All that illustrates a balletic fascination with fashion. But is the opposite true? Well, kind of. If we’re calling out specific influences, then the fluffed tutu skirts of the closing gowns at Valentino’s January haute couture collection had a dancing grace, while the tulle crinolines and Merce Cunningham-y stretch catsuits of Raf Simons’ Dior show had an urgent energy.

Indeed, there were numerous prescient examples over the past six months, but it feels trite to specify, given that fashion’s fandango with dance isn’t a mere one-season wonder. An exhibition at New York’s Fashion Institute of Technology recently charted just that history, including everything from turn-of-last-century Diaghilev-inspired Poiret to ballet duds by Halston and Stella McCartney. “Dance and fashion are the two embodied art forms,” says Professor Valerie Steele, the exhibition’s curator – highlighting the corporeal in both, rather than facing off the corps and the catwalk. “Dance has profoundly influenced fashion design, and fashion designers are increasingly asked to create costumes for dancers.”

“It’s an essential coming together of two complementary worlds,” says Jefferson Hack, the editor in chief of AnOthermagazine. He’s talking specifically of a project titled MOVEment that his magazine undertook, making fashion films with dance companies and a raft of fashion houses. But he could be speaking generally of the fusion of fashion and dance. MOVEment’s films couple labels such as Prada, Gareth Pugh and Alexander McQueen with choreographers such as Wayne McGregor and Marie Agnès Gillot – the “Chanels” or “Diors” of their field, for the uninitiated. They make for compelling viewing – particularly, like that Thom Browne-clad corps de ballet, when dressed in clothes that don’t strike you as all that suitable for ballet.

Thus, Prada’s spring/summer 2015 collection has nothing balletic about it, nor Italo Zucchelli’s Calvin Klein Collection menswear (which, when caught in movement, resembles one of the artist Robert Longo’s Men in the Cities series). And perhaps they were the most striking because they were the least balletic.

However, such an approach can ruffle feathers.Balanchine’s New York City Ballet, founded in 1948, has been marked out by its comparative minimalism. His style is often dubbed neoclassical, and dancers are clad in simple leotards, skirts and tights. Fusing that with fashion can lead to arresting, incongruous results, against which some react aggressively. The New York Times’ ballet critic, for example, lambasted the Valentino-costumed, Tchaikovsky-scored Bal de Couture for “trivialising both genres”.

“As opposed to a model walking down a runway, they’re basically clothing an athlete,” says Marc Happel, director of costume at the ballet, about the challenge facing the designers with whom the company collaborates. And different designers address that in different ways.
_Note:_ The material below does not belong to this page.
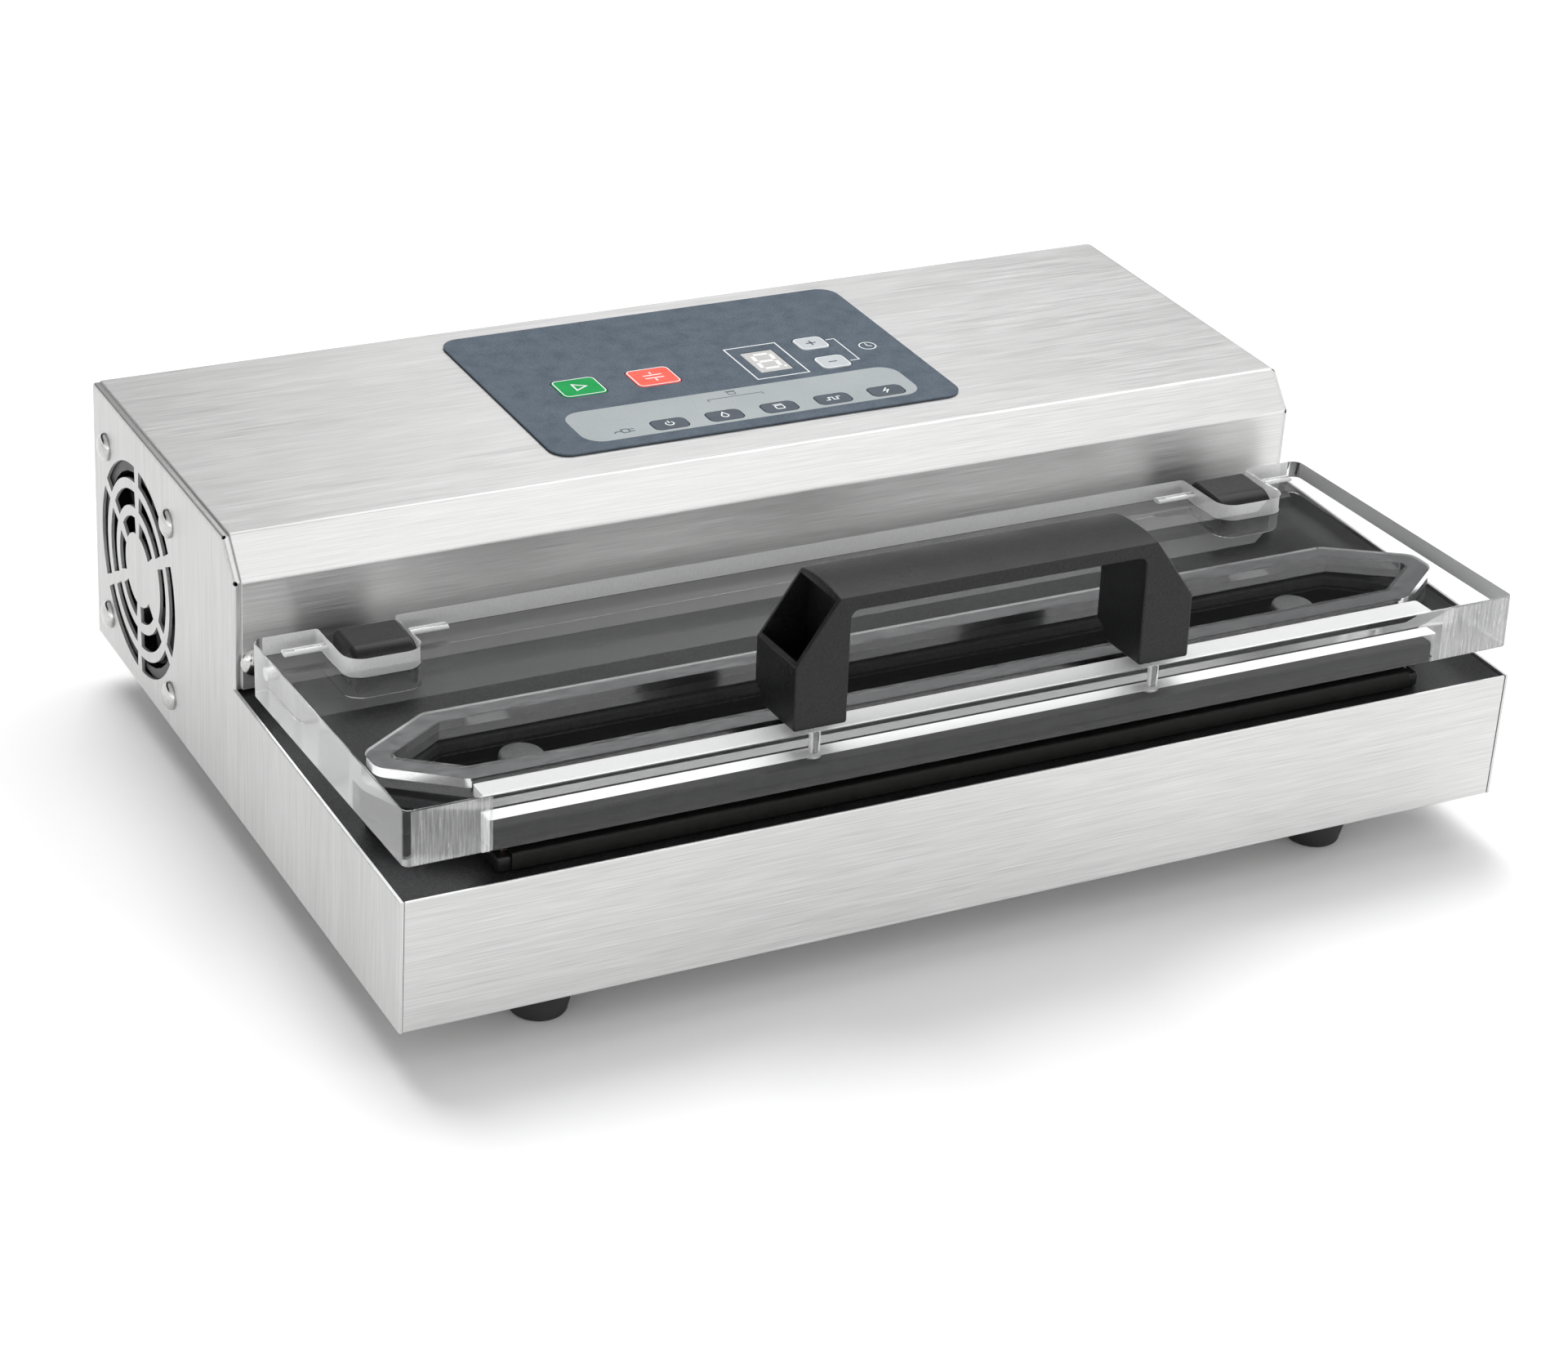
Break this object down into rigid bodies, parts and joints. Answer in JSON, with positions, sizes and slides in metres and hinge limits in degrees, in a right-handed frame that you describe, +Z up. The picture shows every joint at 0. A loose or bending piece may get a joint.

The latest step in this pas de deux between fashion and dance is less a leap, more a grand jeté. Hussein Chalayan – who, incidentally, also created a film for AnOther’s MOVEment series with the Tokyo-based Voguing YouTube duo AyaBambi – has devised not only costumes but an entire ballet, titled Gravity Fatigue. He worked with choreographer Damien Jalet, but the credited director is Chalayan. It opens at Sadler’s Wells this autumn, allowing the designer to “showcase ideas which I have been collecting for many years to build narratives around and with the body”.

Maybe that’s the connecting thread between those two disparate realms: simply, the body. But rather than fluffing tutus and tugging tights, it’s more interesting when designers think outside the dance box – and when dancers let them.